Bitmedi. 15 Temmuz’dan sonra FETÖ elebaşı F. Gülen, Pensilvanya’dan yaptığı ilk açıklamada darbe girişiminin AK Parti hükümetinin/Erdoğan’ın bir senaryosu olduğunu, “cemaati” tasfiye için plan yapıldığını söyledi. Kılıçdaroğlu aylardır FETÖ’nün bu yalanını savunuyor; 15 Temmuz için “kontrollü darbe” diyor. Tam da F. Gülen’in istediği gibi…
CHP Genel Başkanı FETÖ yargılamalarını sulandırıyor, FETÖ ile mücadeleyi engellemeye çalışıyor. FETÖ’nün 15 Temmuz’da ortaya çıkan gerçek yüzünü saklamaya uğraşıyor.
Kılıçdaroğlu’nun bu çabalarından biri de darbe girişiminin sivil elebaşı firari akademisyen Adil Öksüz’ü MİT ile irtibatlandırma hamlesi oldu.
Hatırlayacaksınız, 19 Eylül 2016’da CNN Türk'te canlı yayınlanan programda CHP Genel Başkanı şöyle konuşmuştu:
“Adil Öksüz'ü kim serbest bıraktı? Adil Öksüz'ün hâkimin önüne giden dosyasının içini kim boşalttı? Bu konuda ben, devletin o derin bilgisinden hesap sorarım. Kim bu Adil Öksüz, neden serbest bırakıldı ve neden yakalanmıyor? Benim bir cevabım var tabii ama şimdi söyleyemem…”

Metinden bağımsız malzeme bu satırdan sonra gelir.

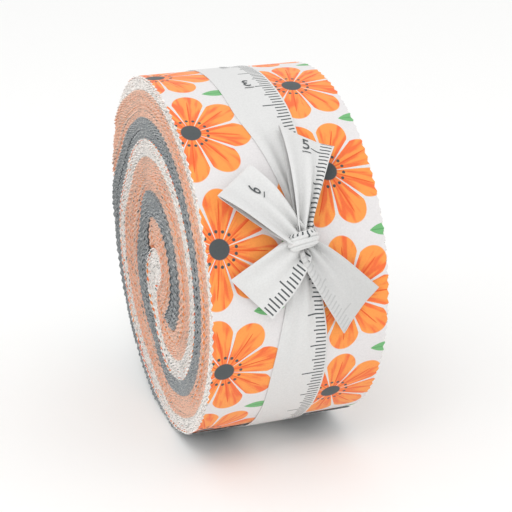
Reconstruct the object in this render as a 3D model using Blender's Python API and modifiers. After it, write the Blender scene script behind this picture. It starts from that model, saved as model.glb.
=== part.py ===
"""Jelly roll: long fabric strips wound into one roll and tied round with a ribbon bow.

Metres, +Z up. X runs along the winding axis, the bow faces -Y, and the roll
stands on its flat spot at z = 0. Angles round the roll start at the top and
grow over the front and the underside, the way the strips wind inward.
"""

from collections import namedtuple
from math import ceil, cos, pi, radians, sin

import bmesh
import bpy
from mathutils import Matrix, Vector

# The roll: 2.5 inch strips, sagged so that it is a little deeper than tall
STRIP_WIDTH = 0.0635
ROLL_HALF_DEPTH = 0.0719
ROLL_HALF_HEIGHT = 0.0666
FLAT_SPOT_RISE = 0.0008
RIM_ROUNDING = 0.0012
OUTLINE_STEPS = 96

# The seam between one turn of the wound stack and the next, on both ends
SEAM_WIDTH = 0.0012
SEAM_DEPTH = 0.0022
SEAM_START = 150.0
SEAM_STEP = 7.5
# Share of the way from the middle to the rim, at the start and then each quarter turn
SEAM_SHARES = (1.03, 0.80, 0.68, 0.67, 0.60, 0.42, 0.26, 0.25)
SEAM_QUARTERS = (150.0, 250.0, 340.0, 440.0, 540.0, 625.0, 705.0, 800.0)

# The ribbon band, sunk into the soft roll
RIBBON_WIDTH = 0.020
RIBBON_THICKNESS = 0.001
GAP = 0.0003
BAND_STANDS_PROUD = 0.0003

# The bow on the front
KNOT_ACROSS = 0.0007
KNOT_AROUND = 69.2
KNOT_SIZE = (0.0112, 0.0096, 0.0070)
KNOT_LIFT = 0.0044
BOW_START = 0.0066
BOW_START_WIDTH = 0.0056
BOW_LOW = 0.0016
AROUND_TO_LENGTH = 0.0693     # mean radius, turns an angle into a length on the surface

# heading is 0 toward +X and 90 toward the top. Lifts are above the roll, at the
# free end of the piece, on its left and right side seen from the knot.
BowPiece = namedtuple("BowPiece", "name heading reach width slant left_lift right_lift puff")
LOOPS = (
    BowPiece("ribbon_loop_left", 132.0, 0.0283, 0.0175, 0.0009, 0.0050, 0.0016, 0.0026),
    BowPiece("ribbon_loop_right", 74.0, 0.0362, 0.0181, 0.0034, 0.0014, 0.0026, 0.0036),
)
TAILS = (
    BowPiece("ribbon_tail_left", 222.0, 0.0256, 0.0197, 0.0, 0.0030, 0.0018, 0.0010),
    BowPiece("ribbon_tail_right", -52.5, 0.0296, 0.0179, -0.0015, 0.0018, 0.0026, 0.0010),
)
LOOP_FOLD = 0.0026            # from one layer's middle to the other's at the fold
LOOP_AT_KNOT = 0.0017
PIECE_STEPS = 9
FOLD_STEPS = 4
STEPS_ACROSS = 4

# The bow stands out at the front, so the roll's middle lies behind the origin
CENTRE_Y = 0.0017
CENTRE_Z = ROLL_HALF_HEIGHT - FLAT_SPOT_RISE

# Turns a flat drawing in X and Y into one that faces along the winding axis
FACING_X = Matrix(((0, 0, 1, 0), (1, 0, 0, 0), (0, 1, 0, 0), (0, 0, 0, 1)))


def clear_scene():
    for item in list(bpy.data.objects):
        bpy.data.objects.remove(item, do_unlink=True)


def make_collection(name):
    collection = bpy.data.collections.new(name)
    bpy.context.scene.collection.children.link(collection)
    return collection


def make_material(name, color, roughness):
    material = bpy.data.materials.new(name)
    material.use_nodes = True
    shader = material.node_tree.nodes["Principled BSDF"]
    shader.inputs["Base Color"].default_value = (*color, 1.0)
    shader.inputs["Roughness"].default_value = roughness
    shader.inputs["Metallic"].default_value = 0.0
    material.diffuse_color = (*color, 1.0)
    return material


def outline(grow, floor=0.0):
    """Points of the roll's outline, grown outward and kept above a height."""
    points = []
    for step in range(OUTLINE_STEPS):
        angle = 2 * pi * step / OUTLINE_STEPS
        y = -(ROLL_HALF_DEPTH + grow) * sin(angle)
        z = (ROLL_HALF_HEIGHT + grow) * cos(angle)
        points.append((y, max(z, floor - CENTRE_Z)))
    return points


def drawing(name, lines, thickness, closed=True):
    """A mesh from flat lines, as thick as given along the winding axis."""
    curve = bpy.data.curves.new(name, "CURVE")
    curve.dimensions = "2D"
    curve.fill_mode = "BOTH"
    curve.extrude = thickness / 2
    for line in lines:
        spline = curve.splines.new("POLY")
        spline.points.add(len(line) - 1)
        for point, (y, z) in zip(spline.points, line):
            point.co = (y, z, 0.0, 1.0)
        spline.use_cyclic_u = closed
    drawn = bpy.data.objects.new(name + "_drawing", curve)
    bpy.context.scene.collection.objects.link(drawn)
    bpy.context.view_layer.update()
    evaluated = drawn.evaluated_get(bpy.context.evaluated_depsgraph_get())
    mesh = bpy.data.meshes.new_from_object(evaluated)
    bpy.data.objects.remove(drawn, do_unlink=True)
    bpy.data.curves.remove(curve)
    mesh.name = name
    mesh.transform(FACING_X)
    weld(mesh)
    return mesh


def weld(mesh, join_flats=False):
    shape = bmesh.new()
    shape.from_mesh(mesh)
    bmesh.ops.remove_doubles(shape, verts=shape.verts, dist=0.00001)
    bmesh.ops.recalc_face_normals(shape, faces=shape.faces)
    if join_flats:
        bmesh.ops.dissolve_limit(shape, angle_limit=radians(0.1), verts=shape.verts, edges=shape.edges)
    shape.to_mesh(mesh)
    shape.free()


def place(name, mesh, parent, collection, material=None):
    item = bpy.data.objects.new(name, mesh)
    collection.objects.link(item)
    item.parent = parent
    if material:
        mesh.materials.append(material)
    return item


def place_cutter(name, mesh, parent, collection):
    cutter = place(name, mesh, parent, collection)
    cutter.hide_render = True
    cutter.display_type = "WIRE"
    return cutter


def cut(item, cutter):
    modifier = item.modifiers.new("Cut " + cutter.name, "BOOLEAN")
    modifier.operation = "DIFFERENCE"
    modifier.solver = "EXACT"
    modifier.object = cutter


def seam_share(angle):
    """Smooth curve through the seam's shares, as a Catmull-Rom spline."""
    last = len(SEAM_QUARTERS) - 1
    row = max(i for i in range(last) if SEAM_QUARTERS[i] <= angle)
    blend = (angle - SEAM_QUARTERS[row]) / (SEAM_QUARTERS[row + 1] - SEAM_QUARTERS[row])
    before, start, end, after = (SEAM_SHARES[min(max(row + k, 0), last)] for k in (-1, 0, 1, 2))
    return 0.5 * (2 * start + (end - before) * blend
                  + (2 * before - 5 * start + 4 * end - after) * blend ** 2
                  + (3 * start - before - 3 * end + after) * blend ** 3)


def seam_line():
    points = []
    steps = ceil((SEAM_QUARTERS[-1] - SEAM_START) / SEAM_STEP)
    for step in range(steps):
        degrees = SEAM_START + SEAM_STEP * step
        share = seam_share(degrees)
        angle = radians(degrees)
        points.append((-ROLL_HALF_DEPTH * share * sin(angle), ROLL_HALF_HEIGHT * share * cos(angle)))
    return points


def build_roll(parent, parts, cutters, material):
    """The wound form, with the band's channel and the turns' seam on both ends."""
    mesh = drawing("strip_roll", [outline(0.0)], STRIP_WIDTH)
    weld(mesh, join_flats=True)
    roll = place("strip_roll", mesh, parent, parts, material)
    rounding = roll.modifiers.new("Rim", "BEVEL")
    rounding.width = RIM_ROUNDING
    rounding.segments = 2
    rounding.limit_method = "ANGLE"
    rounding.angle_limit = radians(60)

    sunk = BAND_STANDS_PROUD - RIBBON_THICKNESS - GAP
    channel_lines = [outline(0.003, -0.003), outline(sunk, RIBBON_THICKNESS + GAP)]
    channel_mesh = drawing("band_channel", channel_lines, RIBBON_WIDTH + 2 * GAP)
    cut(roll, place_cutter("band_channel", channel_mesh, parent, cutters))

    for side, x in (("near", -STRIP_WIDTH / 2), ("far", STRIP_WIDTH / 2)):
        seam_mesh = drawing("turn_seam_" + side, [seam_line()], 2 * SEAM_DEPTH, closed=False)
        seam = place_cutter("turn_seam_" + side, seam_mesh, parent, cutters)
        seam.location.x = x
        wall = seam.modifiers.new("Width", "SOLIDIFY")
        wall.thickness = SEAM_WIDTH
        wall.offset = 0.0
        cut(roll, seam)
    return roll


def build_band(parent, parts, material):
    lines = [outline(BAND_STANDS_PROUD), outline(BAND_STANDS_PROUD - RIBBON_THICKNESS, RIBBON_THICKNESS)]
    return place("ribbon_band", drawing("ribbon_band", lines, RIBBON_WIDTH), parent, parts, material)


def on_roll(across, around, lift):
    """Point over the roll's surface, from its middle."""
    y = -(ROLL_HALF_DEPTH + lift) * sin(around)
    z = (ROLL_HALF_HEIGHT + lift) * cos(around)
    return Vector((across, y, z))


def build_knot(parent, parts, material):
    shape = bmesh.new()
    bmesh.ops.create_cube(shape, size=1.0)
    bmesh.ops.subdivide_edges(shape, edges=shape.edges, cuts=1, use_grid_fill=True)
    bmesh.ops.scale(shape, vec=KNOT_SIZE, verts=shape.verts)
    mesh = bpy.data.meshes.new("ribbon_knot")
    shape.to_mesh(mesh)
    shape.free()
    knot = place("ribbon_knot", mesh, parent, parts, material)
    knot.location = on_roll(KNOT_ACROSS, radians(KNOT_AROUND), KNOT_LIFT)
    knot.rotation_euler.x = radians(KNOT_AROUND)
    soft = knot.modifiers.new("Soft", "SUBSURF")
    soft.levels = 2
    soft.render_levels = 2
    return knot


def bow_point(piece, reach, side, lift):
    """Point on a bow piece: reach from the knot, side from -1 right to 1 left."""
    share = reach / piece.reach
    start_share = BOW_START / piece.reach
    opened = (share - start_share) / (1 - start_share)
    half = 0.5 * (BOW_START_WIDTH + (piece.width - BOW_START_WIDTH) * opened ** 0.85)
    heading = radians(piece.heading)
    along = reach + piece.slant * side * share
    across = KNOT_ACROSS + along * cos(heading) - side * half * sin(heading)
    upward = along * sin(heading) + side * half * cos(heading)
    around = radians(KNOT_AROUND) - upward / AROUND_TO_LENGTH
    raised = piece.left_lift if side > 0 else piece.right_lift
    side_lift = (raised - BOW_LOW) * abs(side) * opened ** 2
    return on_roll(across, around, lift + side_lift)


def tail_path(piece):
    """Reach and lift of a free end, lying out from the knot."""
    path = []
    for step in range(PIECE_STEPS + 1):
        share = step / PIECE_STEPS
        reach = BOW_START + (piece.reach - BOW_START) * share
        path.append((reach, BOW_LOW + 0.0012 * (1 - share) ** 3 + piece.puff * sin(pi * share)))
    return path


def loop_path(piece):
    """Reach and lift of a flattened loop: out on the roll, round the fold, and back above."""
    fold = LOOP_FOLD / 2
    fold_reach = piece.reach - fold
    lower = []
    upper = []
    for step in range(PIECE_STEPS + 1):
        share = step / PIECE_STEPS
        reach = BOW_START + (fold_reach - BOW_START) * share
        apart = LOOP_AT_KNOT + (LOOP_FOLD - LOOP_AT_KNOT) * share + piece.puff * sin(pi * share)
        lower.append((reach, BOW_LOW))
        upper.append((reach, BOW_LOW + apart))
    turn = []
    for step in range(1, FOLD_STEPS):
        angle = pi * step / FOLD_STEPS
        turn.append((fold_reach + fold * sin(angle), BOW_LOW + fold * (1 - cos(angle))))
    return lower + turn + upper[::-1]


def build_bow_piece(piece, path, parent, parts, material):
    """A grid laid along the path over the roll, as thick as the ribbon."""
    shape = bmesh.new()
    bmesh.ops.create_grid(shape, x_segments=len(path) - 1, y_segments=STEPS_ACROSS, size=1.0)
    for vertex in shape.verts:
        reach, lift = path[round((vertex.co.x + 1) / 2 * (len(path) - 1))]
        vertex.co = bow_point(piece, reach, vertex.co.y, lift)
    mesh = bpy.data.meshes.new(piece.name)
    shape.to_mesh(mesh)
    shape.free()
    item = place(piece.name, mesh, parent, parts, material)
    cloth = item.modifiers.new("Ribbon", "SOLIDIFY")
    cloth.thickness = RIBBON_THICKNESS
    cloth.offset = 0.0
    cloth.use_even_offset = True
    return item


def build_jelly_roll():
    clear_scene()
    parts = make_collection("jelly_roll")
    cutters = make_collection("cutters")
    cotton = make_material("strip_cotton", (0.90, 0.52, 0.33), 0.85)
    tape = make_material("ribbon_tape", (0.86, 0.85, 0.84), 0.70)

    middle = bpy.data.objects.new("roll_middle", None)
    parts.objects.link(middle)
    middle.location = (0.0, CENTRE_Y, CENTRE_Z)

    build_roll(middle, parts, cutters, cotton)
    build_band(middle, parts, tape)
    build_knot(middle, parts, tape)
    for piece in LOOPS:
        build_bow_piece(piece, loop_path(piece), middle, parts, tape)
    for piece in TAILS:
        build_bow_piece(piece, tail_path(piece), middle, parts, tape)


build_jelly_roll()
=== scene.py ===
from math import ceil, cos, hypot, pi, radians, sin

import bpy
import numpy as np
from mathutils import Matrix, Vector


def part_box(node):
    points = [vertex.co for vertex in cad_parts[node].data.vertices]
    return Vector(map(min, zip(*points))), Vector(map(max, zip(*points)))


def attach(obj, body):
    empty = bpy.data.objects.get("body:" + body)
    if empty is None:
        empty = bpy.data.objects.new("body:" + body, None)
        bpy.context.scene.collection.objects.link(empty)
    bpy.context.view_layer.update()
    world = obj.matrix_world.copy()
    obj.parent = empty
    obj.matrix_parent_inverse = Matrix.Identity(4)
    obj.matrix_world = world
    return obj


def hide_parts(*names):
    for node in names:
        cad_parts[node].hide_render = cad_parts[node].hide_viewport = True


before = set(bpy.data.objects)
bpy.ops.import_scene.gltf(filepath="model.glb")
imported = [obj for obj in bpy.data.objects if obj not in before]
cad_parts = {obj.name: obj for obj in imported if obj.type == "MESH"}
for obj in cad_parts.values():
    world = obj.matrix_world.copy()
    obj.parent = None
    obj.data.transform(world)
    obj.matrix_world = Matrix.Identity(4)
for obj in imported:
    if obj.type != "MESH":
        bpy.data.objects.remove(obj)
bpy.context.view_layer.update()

rollLow, rollHigh = (Vector(corner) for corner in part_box("strip_roll"))

# the wound roll, in metres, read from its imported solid
roll = {
    "halfWidth": (rollHigh.x - rollLow.x) / 2,
    "halfDepth": (rollHigh.y - rollLow.y) / 2,
    "middleY": (rollHigh.y + rollLow.y) / 2,
    "meanRadius": 0.0693,           # turns a way over the roll's face into degrees
    "pressedFlat": 0.0008,          # how far the round form is pressed in underneath
    "onRibbon": 0.0003,             # the strips rest on the ribbon under them
}
roll["halfHeight"] = (rollHigh.z + roll["pressedFlat"]) / 2
roll["middleZ"] = rollHigh.z - roll["halfHeight"]
middle = Vector((0.0, roll["middleY"], roll["middleZ"]))
rng = np.random.default_rng(42)


def hexColor(code):
    # an sRGB hex value as the linear color that a shader takes
    parts = [int(code[k:k + 2], 16) / 255 for k in (1, 3, 5)]
    return [p / 12.92 if p <= 0.04045 else ((p + 0.055) / 1.055) ** 2.4 for p in parts] + [1.0]


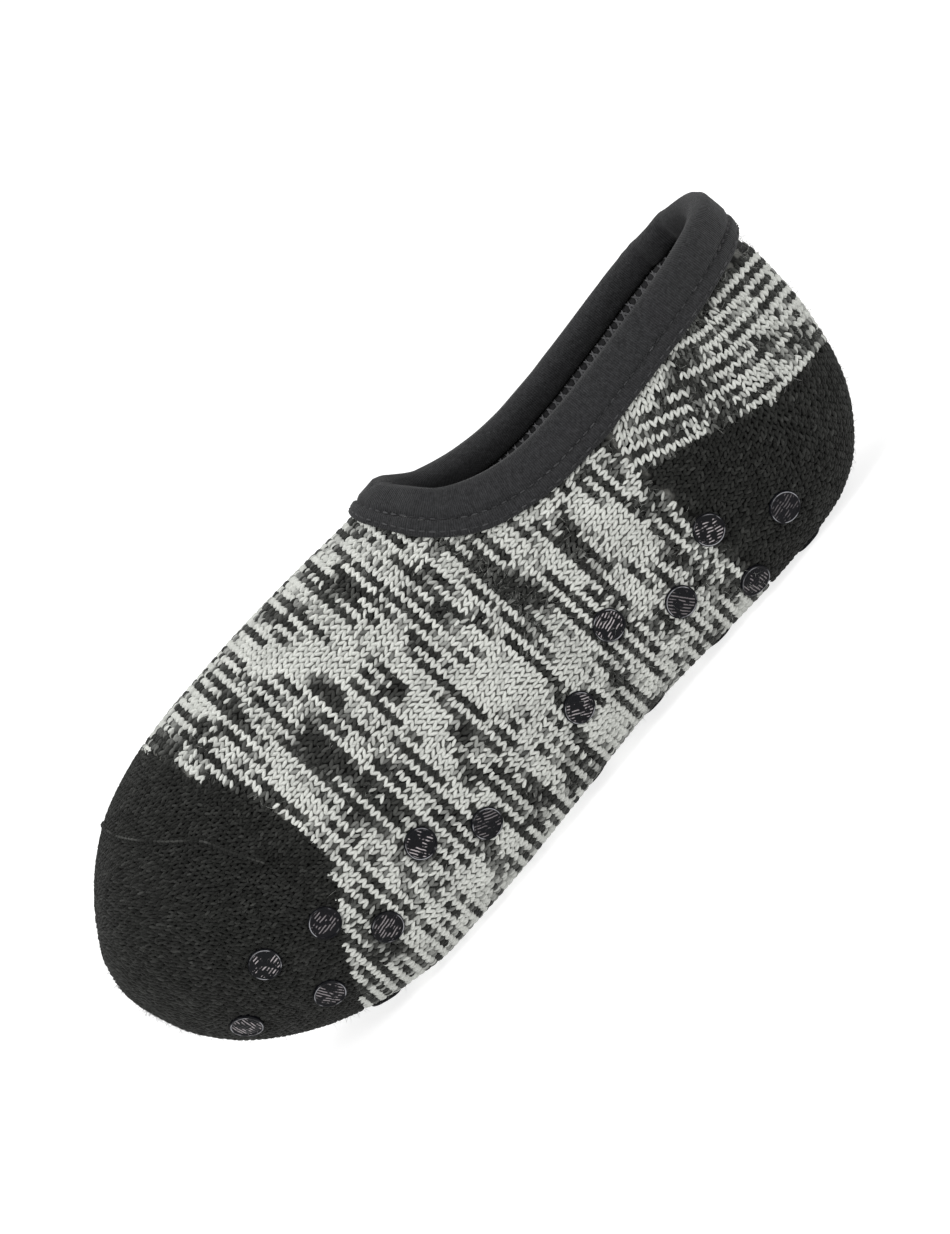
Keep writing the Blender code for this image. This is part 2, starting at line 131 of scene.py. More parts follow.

Yine Kılıçdaroğlu, NTV canlı yayınında; "Adil Öksüz’ü ben açıkladım, daha kimi açıklayayım? Herkes kelepçelenirken onlara kelepçe vurulmadı. Neden? MİT yasasında bir değişiklik yapıldı 2014’te. Başbakanın emri ve talimatı olmadan hiçbir MİT görevlisi tutuklanamaz, gözaltına alınamaz. Adil Öksüz neden tutuklanmadı, neden gözaltına alınmadı?" ifadelerini kullanmıştı.
CHP Mersin Milletvekili Fikri Sağlar da, Başbakan Binali Yıldırım'ın yanıtlaması talebiyle verdiği soru önergesinde, "Adil Öksüz MİT elemanı mıdır?" diye sormuştu. (MİT resmi bir açıklamayla gereken cevabı verdi.)
Geçen hafta Adil Öksüz’ün serbest bırakılması ile ilgili iddianame tamamlandı. Öksüz’ü serbest bırakılmasının nasıl bir FETÖ operasyonu olduğu, A. Öksüz’ün darbe girişiminin sivil elebaşı olduğu, ama bu bilginin Ankara İl Emniyet müdürlüğü İstihbarat Şube Müdürü tarafından yukarılara, hükümete iletilmediği ortaya çıktı. İşin içindeki hâkimlerin FETÖ’cülük iddiasıyla, birinin meslekten ihraç edildiğini, diğerinin tutuklandığı da biliyoruz.
Yani Kılıçdaroğlu’nun MİT’i ima ederek sorduğu bütün sorularının cevabının FETÖ ihaneti olduğu apaçık orta çıktı.
CHP Genel Başkanı bir açıklama yapmak zorunda…
Kılıçdaroğlu MİT’i hedef göstererek devlet kurumlarını dışarıya jurnalliyor, yabancı istihbarat servislerine malzeme temin ediyor ve milli güvenliğimize de zarar veriyor.
Şimdi fırsatını bulup Adil Öksüz Kılıçdaroğlu’nu arasa; “ben ‘Hocaefendi’nin dizi dibinde yetiştim. O nereye hizmet ederse ben de oraya ajanlık yaparım. CIA dururken neden MİT’e çalışayım?” dese, Kılıçdaroğlu ne cevap verecek?